Nach wie vor nicht zufrieden
Eine ganz andere Überlegung brachte Innensenator Ulrich Mäurer (SPD) aufs Tapet. „Haben wir überhaupt eine Chance, die Rückstände abzuarbeiten?“, fragte er und regte an, darüber nachzudenken, an dieser Stelle einen Schnitt zu machen und sich auf die Bearbeitung der neuen, aktuellen Fälle zu konzentrieren. Gerade bei der digitalen Forensik sei außerdem zu fragen, „welche Erwartungen wir überhaupt für die Zukunft haben“? Schon heute würden im Zuge der Ermittlungen regelmäßig gigantische Datenmengen eingefahren. „Und das findet sicherlich kein Ende.“
Für Polizeipräsident Lutz Müller ist die Frage nach Fortschritten in der KTU eine Sache der „realistischer Zielsetzung“. Er wolle nichts schön reden, zufrieden sei man nach wie vor nicht mit der Situation. Festzuhalten sei jedoch, dass man zum ersten Mal seit Jahren wieder Personal habe einstellen können. Nun ginge es darum, die Eingänge zügig abzuarbeiten und im nächsten Schritt dann, die Halden abzubauen. Wozu auch die Fremdvergabe ihren Teil beitragen werde.
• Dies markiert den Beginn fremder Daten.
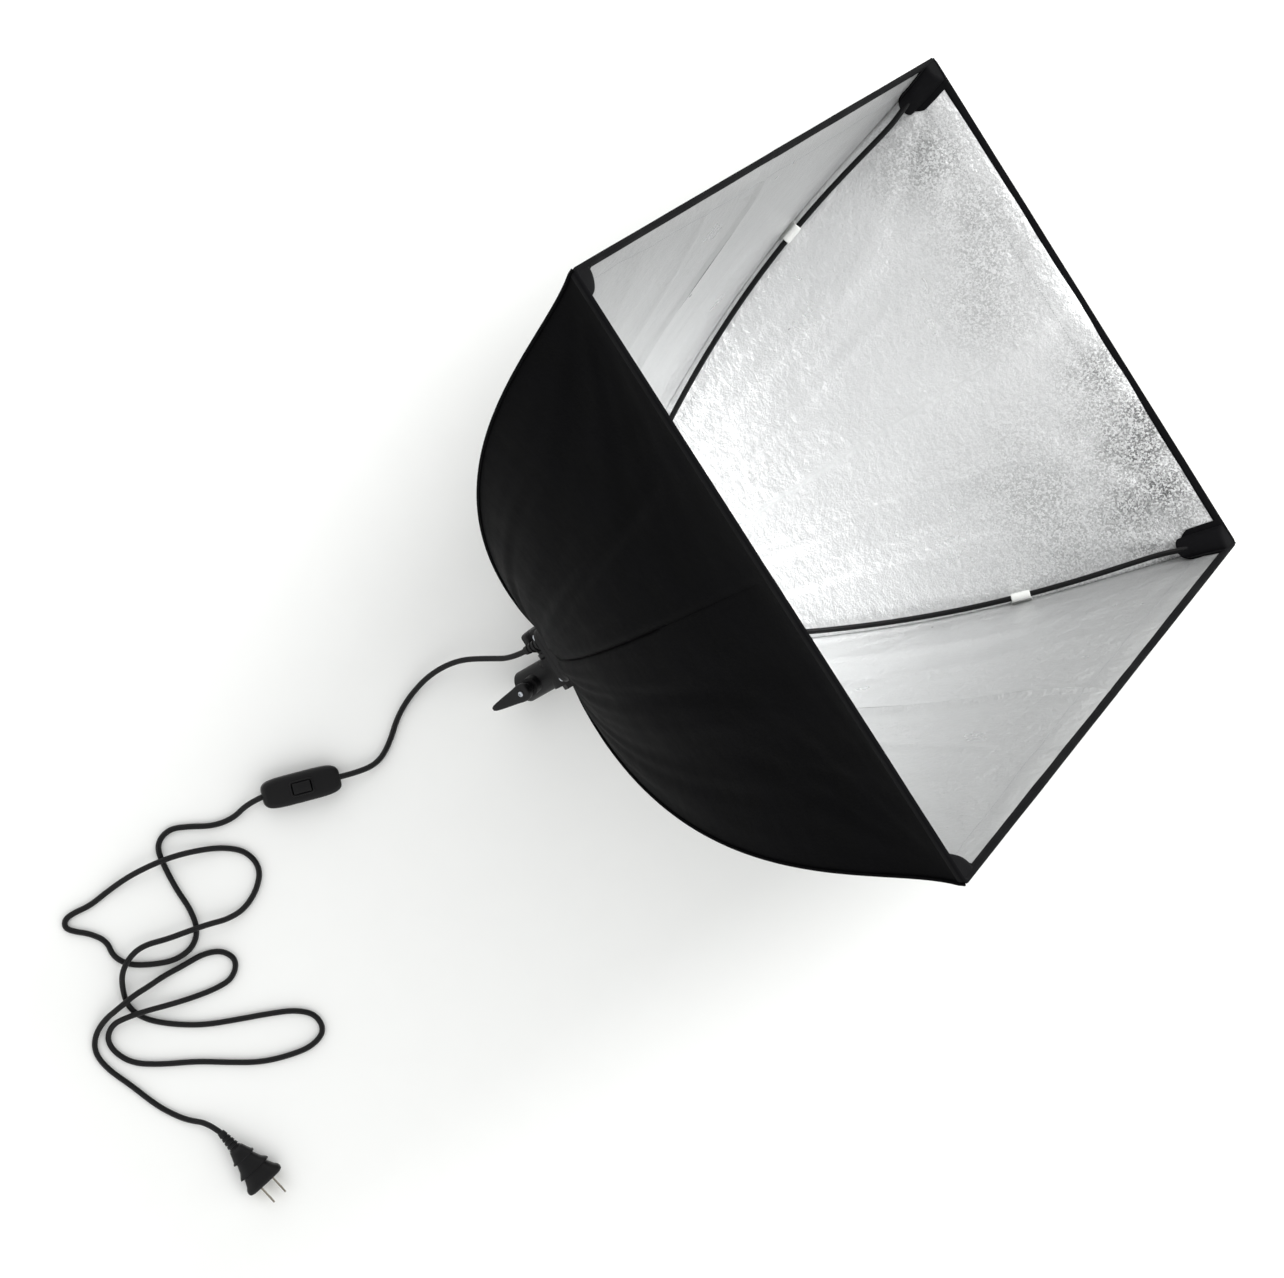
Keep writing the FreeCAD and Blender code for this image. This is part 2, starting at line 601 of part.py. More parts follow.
def lever():
    """Pointed clamp lever: a round boss on the screw and a tapering arm."""
    body = new_body("lever_arm")
    middle = -val("receiver_offset")
    arm = sketch_on(body, "XZ_Plane", -lever_low)
    tip_z = clamp_z - val("lever_reach")
    waist_z = clamp_z - val("lever_waist_out")
    half_arm = [(val("lever_root"), clamp_z), (val("lever_waist"), waist_z),
                (val("lever_tip"), tip_z)]
    draw_outline(arm, [(middle - r, z) for r, z in half_arm]
                 + [(middle + r, z) for r, z in reversed(half_arm)])
    pad(body, arm, "Sizes.lever_thick", "arm", True)
    doc.recompute()
    disc = sketch_on(body, "XZ_Plane", -lever_low)
    draw_circle(disc, middle, clamp_z, "Sizes.boss_radius")
    pad(body, disc, "Sizes.lever_thick", "boss", True)
    doc.recompute()
    hole = sketch_on(body, "XZ_Plane", -lever_low)
    draw_circle(hole, middle, clamp_z, "Sizes.clamp_dia / 2 + Sizes.run_gap")
    pocket(body, hole, "Sizes.lever_thick - Sizes.lever_floor", "hole")
    return body


keep(lever(), "clamp_lever")

gland = doc.addObject("Part::Cone", "gland_cone")
gland.setExpression("Radius1", "Sizes.gland_radius")
gland.setExpression("Radius2", "Sizes.cord_dia / 2 + 1.2")
gland.setExpression("Height", "Sizes.gland_length")
gland.Placement = Place(V(gland_x, gland_y, cover_back), Rot(V(0, 0, 1), V(0, 0, -1)))
keep(gland, "cable_gland")


# ---------------------------------------------------------------- laying it on the floor
def lowest_of_panel(lean):
    """Height of the lower panel's lowest line when the box's axis is raised by lean."""
    poles = profile_poles(half_y, neck_y)
    heights = []
    for step in range(401):
        r, z = bezier_at(poles, step / 400)
        heights.append(-r * math.cos(lean) + z * math.sin(lean))
    return min(heights)


def resting_lean():
    """Angle of the box's axis at which lower panel and receiver end touch the floor together."""
    low = math.radians(20)
    high = math.radians(70)
    for _ in range(60):
        lean = (low + high) / 2
        receiver_low = -val("receiver_radius") * math.cos(lean) + mouth_end * math.sin(lean)
        if receiver_low < lowest_of_panel(lean):
            high = lean
        else:
            low = lean
    return low


def run_back(y, z):
    """How far along the floor a point of the box's own YZ plane lies once the box is laid down."""
    return y * math.sin(lean) - z * math.cos(lean)


lean = resting_lean()
turn = Rot(V(1, 0, 0), 90 - math.degrees(lean))
lift = -lowest_of_panel(lean)
front_edge = run_back(-half_y - 2, val("soft_gap") + val("binding_deep"))
back_edge = run_back(lever_low + val("lever_thick"), clamp_z - val("lever_reach"))
shift = -(front_edge + back_edge) / 2
lay = Place(V(0, shift, lift), turn)
for obj in sub_parts:
    obj.Placement = lay.multiply(obj.Placement)

# ---------------------------------------------------------------- mains lead
# The lead lies on the floor, so these pieces are drawn straight in the laid-down frame.
# Route points are (x, y, height of the cord's middle), from the gland to the switch and from
# the switch to the plug.
LAMP_ROUTE = [
    (14, 263.6, 52.2), (14.4, 277.3, 39.5), (25, 293, 28), (37, 313, 18), (40, 337, 10),
    (35, 360, 4), (25, 382, 2.6), (9, 401, 2.6), (0.5, 418, 4.5), (3, 436.5, 8), (9, 452.8, 9),
]
MAINS_ROUTE = [
    (31, 517.2, 9), (33, 531, 7), (29, 547, 3), (33, 565, 2.6), (44, 582, 2.6), (52, 598, 2.6),
    (46, 614, 2.6), (26, 618, 2.6), (4, 620, 2.6), (-16, 619.5, 2.6), (-34, 624, 2.6),
    (-44, 636, 2.6), (-44.5, 654, 2.6), (-37, 671, 2.6), (-27, 687, 2.6), (-13, 695, 2.6),
    (1, 692, 2.6), (14, 700, 2.6), (23, 710, 2.6), (30, 715, 2.6), (36, 711, 2.6),
    (36.5, 702, 2.6), (34, 687, 2.6), (36, 669, 3), (37, 648, 7), (35, 627, 11.5),
    (31, 608, 11.5), (24, 589, 6.5), (14, 569, 2.6), (0, 553.5, 2.6), (-19, 551, 2.6),
    (-33, 564, 2.6), (-41, 582, 2.6), (-39.5, 599, 7), (-34, 613, 11.5), (-29, 632, 11.5),
    (-25, 650, 8.5), (-19, 667, 8.5), (-19, 681, 11.5), (-27, 696, 11.5), (-41, 704, 5),
    (-56, 708, 2.6), (-72, 702, 2.6), (-88, 686, 2.6), (-104, 664, 2.6), (-116, 638, 2.6),
    (-127, 613, 2.6), (-137, 593, 2.6), (-150, 580.5, 2.6), (-166, 582, 2.6), (-171, 598, 2.6),
    (-167, 617, 2.6), (-158, 641, 2.6), (-143, 663, 2.6), (-126, 686, 2.6), (-112, 711, 2.6),
    (-98, 730, 2.6), (-82, 738, 2.6), (-68, 737.5, 3), (-60, 727, 6.5), (-61, 714, 11.5),
    (-66, 696, 11.5), (-73, 678, 6), (-79.5, 658, 2.6), (-84, 638, 2.6), (-84.5, 622, 2.6),
    (-73.5, 610.5, 2.6), (-60, 616, 2.6), (-53, 631, 2.6), (-52, 651, 2.6), (-50, 669, 4),
    (-50, 684, 8), (-49, 697, 12), (-51, 715, 12), (-53, 730, 6.5), (-60, 744, 2.6),
    (-72, 752, 2.6), (-90, 750.5, 2.6), (-112, 742, 2.6), (-136, 734.5, 2.6),
    (-150, 728, 2.6), (-164, 719, 3), (-175, 706, 7), (-189, 701.5, 9),
]


def cord(name, route, diameter):
    """A tube along straight runs joined by arcs as large as the two runs beside them allow."""
    points = [V(*p) for p in route]
    starts = [points[0]]
    pieces = []
    tightest = None
    for before, corner, after in zip(points, points[1:], points[2:]):
        into = corner - before
        out = after - corner
        reach = 0.45 * min(into.Length, out.Length)
        half_turn = into.getAngle(out) / 2
        radius = reach / math.tan(half_turn)
        if tightest is None or radius < tightest:
            tightest = radius
        into.normalize()
        out.normalize()
        first = corner - into * reach
        last = corner + out * reach
        inward = out - into
        inward.normalize()
        middle = corner + inward * (radius / math.cos(half_turn) - radius)
        pieces.append(Part.LineSegment(starts[-1], first).toShape())
        pieces.append(Part.Arc(first, middle, last).toShape())
        starts.append(last)
    pieces.append(Part.LineSegment(starts[-1], points[-1]).toShape())
    path = Part.Wire(pieces)
    length = path.Length
    disc = Part.Wire(Part.makeCircle(diameter / 2, points[0], points[1] - points[0]))
    shape = path.makePipeShell([disc], True, False)
    expected = math.pi * diameter ** 2 / 4 * length
    print("%s: %.0f mm long, tightest arc %.1f mm, volume / (section x length) %.4f"
          % (name, length, tightest, shape.Volume / expected))
    return feature(name, shape)


lead_parts = []


def keep_lead(obj, label):
    """A piece of the lead: named and listed, but not leaned with the box."""
    obj.Label = label
    lead_parts.append(obj)
    return obj


keep_lead(cord("lamp_cord_tube", LAMP_ROUTE, val("cord_dia")), "cord_lamp")
keep_lead(cord("mains_cord_tube", MAINS_ROUTE, val("cord_dia")), "cord_mains")

switch_from = V(*LAMP_ROUTE[-1])
switch_to = V(*MAINS_ROUTE[0])
switch_middle = (switch_from + switch_to) * 0.5
switch_turn = math.degrees(math.atan2(switch_to.y - switch_from.y, switch_to.x - switch_from.x))
switch_place = Place(V(switch_middle.x, switch_middle.y, 0), Rot(V(0, 0, 1), switch_turn))


def round_ended(sketch, long, wide):
    """A capsule-ended outline, drawn as a rectangle with clipped corners."""
    clip = wide * 0.22
    half_long = long / 2
    half_wide = wide / 2
    draw_outline(sketch, [(-half_long + clip, -half_wide), (half_long - clip, -half_wide),
                          (half_long, -half_wide + clip), (half_long, half_wide - clip),
                          (half_long - clip, half_wide), (-half_long + clip, half_wide),
                          (-half_long, half_wide - clip), (-half_long, -half_wide + clip)])


screw_out = val("switch_length") / 2 - val("switch_screw_in")


def switch_half(name, label, low, hole_name):
    body = new_body(name)
    outline = sketch_on(body, "XY_Plane", low)
    round_ended(outline, val("switch_length"), val("switch_wide"))
    pad(body, outline, "Sizes.switch_tall / 2", "shell")
    doc.recompute()
    holes = sketch_on(body, "XY_Plane", 0)
    for side in (-1, 1):
        draw_circle(holes, side * screw_out, 0, "Sizes.switch_screw_hole")
    pocket(body, holes, "Sizes.switch_tall - 3", hole_name, True)
    return body


base = switch_half("switch_lower", "switch_base", 0, "screw_holes")
recess = sketch_on(base, "XY_Plane", 0)
for side in (-1, 1):
    draw_circle(recess, side * screw_out, 0, "Sizes.recess_radius")
pocket(base, recess, "Sizes.recess_deep", "head_recess", True)
keep_lead(base, "switch_base")

cover_half = switch_half("switch_upper", "switch_cover", val("switch_tall") / 2, "screw_holes")
window = sketch_on(cover_half, "XY_Plane", val("switch_tall"))
draw_rectangle(window, 0, 0, val("rocker_long") + 2 * val("rocker_slack"),
               val("rocker_wide") + 2 * val("rocker_slack_side"))
pocket(cover_half, window, "Sizes.switch_tall / 2 - 1.5", "window")
keep_lead(cover_half, "switch_cover")

rocker_middle = val("switch_tall") - 1.5
rocker = new_body("rocker")
shape = sketch_on(rocker, "XZ_Plane", -val("rocker_wide") / 2)
half = val("rocker_long") / 2
draw_outline(shape, [(-half, rocker_middle - 2.5), (half, rocker_middle - 2.5),
                     (half, rocker_middle + 3.2), (0, rocker_middle + 2.2),
                     (-half, rocker_middle + 3.2)])
pad(rocker, shape, "Sizes.rocker_wide", "block", False)
keep_lead(rocker, "switch_rocker")

switch_screws = [pan_screw(val("switch_head"), 1.4, val("switch_screw_hole"),
                           val("switch_tall") - 6, V(side * screw_out, 0, val("recess_deep")),
                           V(0, 0, 1)) for side in (-1, 1)]
keep_lead(feature("switch_screw_pair", Part.makeCompound(switch_screws)), "switch_screws")

for obj in lead_parts[2:]:
    obj.Placement = switch_place

plug_start = V(*MAINS_ROUTE[-1])
plug_turn = math.degrees(math.atan2(-0.15, -0.989))
plug_place = Place(V(plug_start.x, plug_start.y, 0), Rot(V(0, 0, 1), plug_turn))
plug_height = val("plug_tall") / 2

relief = doc.addObject("Part::Cone", "relief_cone")
relief.setExpression("Radius1", "Sizes.cord_dia / 2 + 1")
relief.setExpression("Radius2", "Sizes.cord_dia / 2 + 4")
relief.setExpression("Height", "Sizes.relief_length")
relief.Placement = Place(V(0, 0, plug_height), Rot(V(0, 0, 1), V(1, 0, 0)))
keep_lead(relief, "plug_relief")

plug_near = val("relief_length")
plug_far = plug_near + val("plug_length")
wide = val("plug_wide") / 2
long = val("plug_length")
plug = new_body("plug_block")
outline = sketch_on(plug, "XY_Plane", 0)
# the body widens towards the blades in three steps: shares of its length and of its half width
PLUG_STEPS = [(0, 0.4), (0.28, 0.62), (0.30, 0.5), (0.62, 0.85), (0.64, 0.72), (0.9, 1), (1, 0.94)]
upper = [(plug_near + long * along_share, wide * wide_share)
         for along_share, wide_share in PLUG_STEPS]
draw_outline(outline, upper + [(x, -y) for x, y in reversed(upper)])
pad(plug, outline, "Sizes.plug_tall", "block")
keep_lead(plug, "plug_body")

blades = []
for side in (-1, 1):
    blade = Part.makeBox(val("blade_length"), val("blade_thick"), val("blade_wide"),
                         V(plug_far, side * val("blade_pitch") / 2 - val("blade_thick") / 2,
                           plug_height - val("blade_wide") / 2))
    hole = Part.makeCylinder(val("blade_hole"), val("blade_thick") + 2,
                             V(plug_far + val("blade_length") - val("blade_hole_in"),
                               side * val("blade_pitch") / 2 - val("blade_thick") / 2 - 1,
                               plug_height), V(0, 1, 0))
    blades.append(blade.cut(hole))
keep_lead(feature("blade_pair", Part.makeCompound(blades)), "plug_blades")

for obj in lead_parts[6:]:
    obj.Placement = plug_place.multiply(obj.Placement)
sub_parts.extend(lead_parts)

# ---------------------------------------------------------------- checks and files
doc.recompute()
problems = []
for obj in doc.Objects:
    if "Invalid" in obj.State or "Error" in obj.State:
        problems.append("%s is %s" % (obj.Label, obj.State))
for obj in sub_parts:
    if obj.Shape.isNull() or not obj.Shape.isValid():
        problems.append("%s has no valid shape" % obj.Label)
if problems:
    raise RuntimeError("; ".join(problems))

os.makedirs("parts", exist_ok=True)
for obj in sub_parts:
    obj.Shape.exportStep("parts/%s.step" % obj.Label)
print("lean %.3f deg, mouth centre %.2f mm up and %.2f mm along Y" % (math.degrees(lean), lift, shift))
print("gland ends at", lay.multVec(V(gland_x, gland_y, cover_back - val("gland_length"))))
print("%d sub-parts written" % len(sub_parts))
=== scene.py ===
import json
import math

import bmesh
import bpy
import numpy
from mathutils import Matrix, Vector, noise

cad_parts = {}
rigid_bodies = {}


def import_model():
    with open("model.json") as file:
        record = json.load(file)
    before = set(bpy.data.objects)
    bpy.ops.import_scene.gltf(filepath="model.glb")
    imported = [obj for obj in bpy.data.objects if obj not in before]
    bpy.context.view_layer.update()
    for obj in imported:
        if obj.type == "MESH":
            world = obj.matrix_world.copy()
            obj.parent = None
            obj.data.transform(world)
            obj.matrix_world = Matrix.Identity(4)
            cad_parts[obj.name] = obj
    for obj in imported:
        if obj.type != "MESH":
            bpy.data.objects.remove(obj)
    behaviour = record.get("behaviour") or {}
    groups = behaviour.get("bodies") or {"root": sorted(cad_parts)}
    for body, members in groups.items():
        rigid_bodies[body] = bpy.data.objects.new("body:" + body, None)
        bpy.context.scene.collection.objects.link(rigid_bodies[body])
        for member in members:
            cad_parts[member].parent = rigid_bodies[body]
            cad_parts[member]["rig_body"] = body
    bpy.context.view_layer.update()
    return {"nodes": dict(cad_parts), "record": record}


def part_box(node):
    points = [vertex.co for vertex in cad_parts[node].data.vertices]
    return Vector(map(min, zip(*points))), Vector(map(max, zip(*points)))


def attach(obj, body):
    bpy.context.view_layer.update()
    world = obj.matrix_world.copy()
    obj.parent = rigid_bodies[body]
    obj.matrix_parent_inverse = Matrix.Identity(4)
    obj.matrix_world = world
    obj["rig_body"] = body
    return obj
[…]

„Natürlich hat es Verbesserungen gegeben“, sagt auch Rüdiger Leefers, stellvertretender Vorsitzender des Bremer Landesverbandes Deutscher Kriminalbeamter (BDK) mit Blick vor allem auf die Neueinstellungen. Dies sei allerdings nicht mehr als ein erster wichtiger Schritt. In der täglichen Praxis warte man in bestimmten Bereichen nach wie vor Monate auf Ergebnisse. „Aus Ermittlersicht ist das nicht haltbar.“ Und es spiele den mutmaßlichen Tätern in die Hände, weil es durch die lange Verfahrensdauer häufig immer schwieriger werde, ihnen etwas nachzuweisen.
Es habe bereits Verfahren gegeben, die aus diesem Grund eingestellt werden mussten, merkte Wilhelm Hinners in der Innendeputation an. Aus anderer Perspektive betrachtet dies dagegen Strafverteidiger Horst Wesemann, der als parteiloses Mitglied für die Linke in der Innendeputation sitzt. Die jahrelange Bearbeitungsdauer insbesondere bei der Untersuchung von Drogenfunden sei wegen der damit verbundenen Ungewissheit im Strafverfahren auch für die mutmaßlichen Täter unakzeptabel.
Rückgang bei DNA-Analytik
Der Bearbeitungsrückstand der KTU im Fachbereich Chemie beläuft sich aktuell auf 1670 Vorgänge und bewegt sich damit weiterhin auf hohem Niveau, erklärt Nils Matthiesen, Pressesprecher der Polizei, auf Anfrage des WESER-KURIER. Ende 2017 waren es 1619 Vorgänge. Ein Rückgang im Vergleich zum Vorjahr ist laut Matthiesen dagegen im Fachbereich DNA-Analytik zu verzeichnen. Hier stehen derzeit 653 unbearbeitete Vorgänge zu Buche. Ende 2017 waren es 714, Ende März dieses Jahres sogar 877. Im Bereich Computerforensik warten 20 Vorgänge auf Bearbeitung (Ende 2017: 25), bei der Mobilfunkforensik sind es 97 im Vergleich zu 68 zum 31. Dezember 2017.